Sure enough, Mizzou came out ready to dominate. Powered by Mel West's 102 rushing yards, they took a 13-0 lead into the fourth quarter, but it should have been bigger. Mizzou missed out on a series of scoring opportunities, due mostly to the play of KU's Homer Floyd, who made a series of game-saving tackles.

In the fourth quarter, a completely ineffective Kansas offense suddenly found its bearings. They scored to cut the lead to 13-7, and with time running out, Mizzou attempted a game-clinching field goal and missed. (Devine later admitted regretting the decision for a field goal attempt.) On the next play, Floyd caught an 80-yard touchdown pass with only 18 seconds left. It was an absolute dagger.

Eight days earlier, Mizzou had dreams of the Orange Bowl. Now they were staring a .500 record in the face.
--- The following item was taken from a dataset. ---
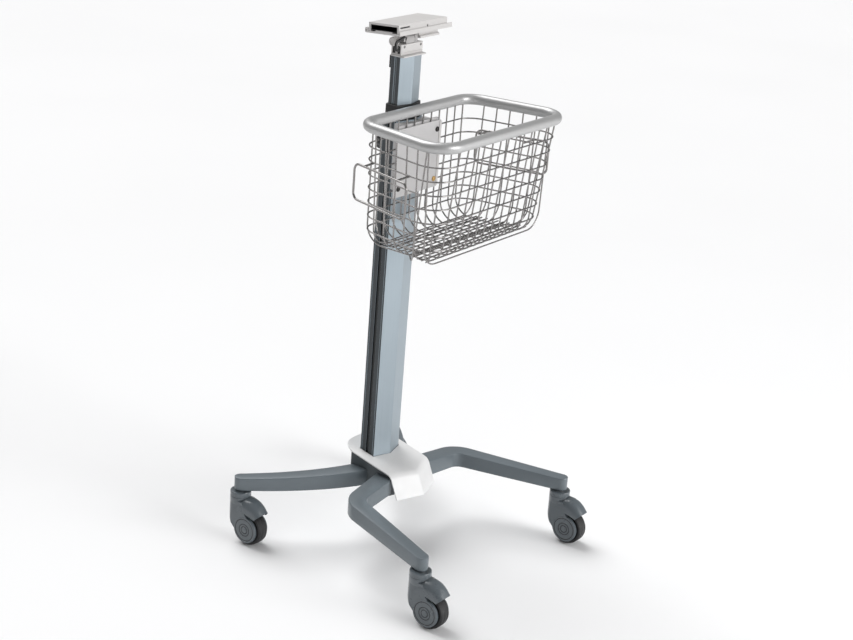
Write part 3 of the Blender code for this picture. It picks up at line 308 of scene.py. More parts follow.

But the craziness wasn't over yet. A point away from disastrous defeat, Mizzou's Dale Pidcock--who had been injured most of the season and came back just in time for the KU game--broke through the line and blocked the PAT. Mizzou went from certain victory, to certain defeat, to a tie in less than 30 seconds. Mizzou fans had to be both crestfallen and relieved at the same time. If that happened today, even under 1958 circumstances--two MU and KU teams near .500, nothing on the line other than bragging rights--that would have just been the most harrowing ending to a game.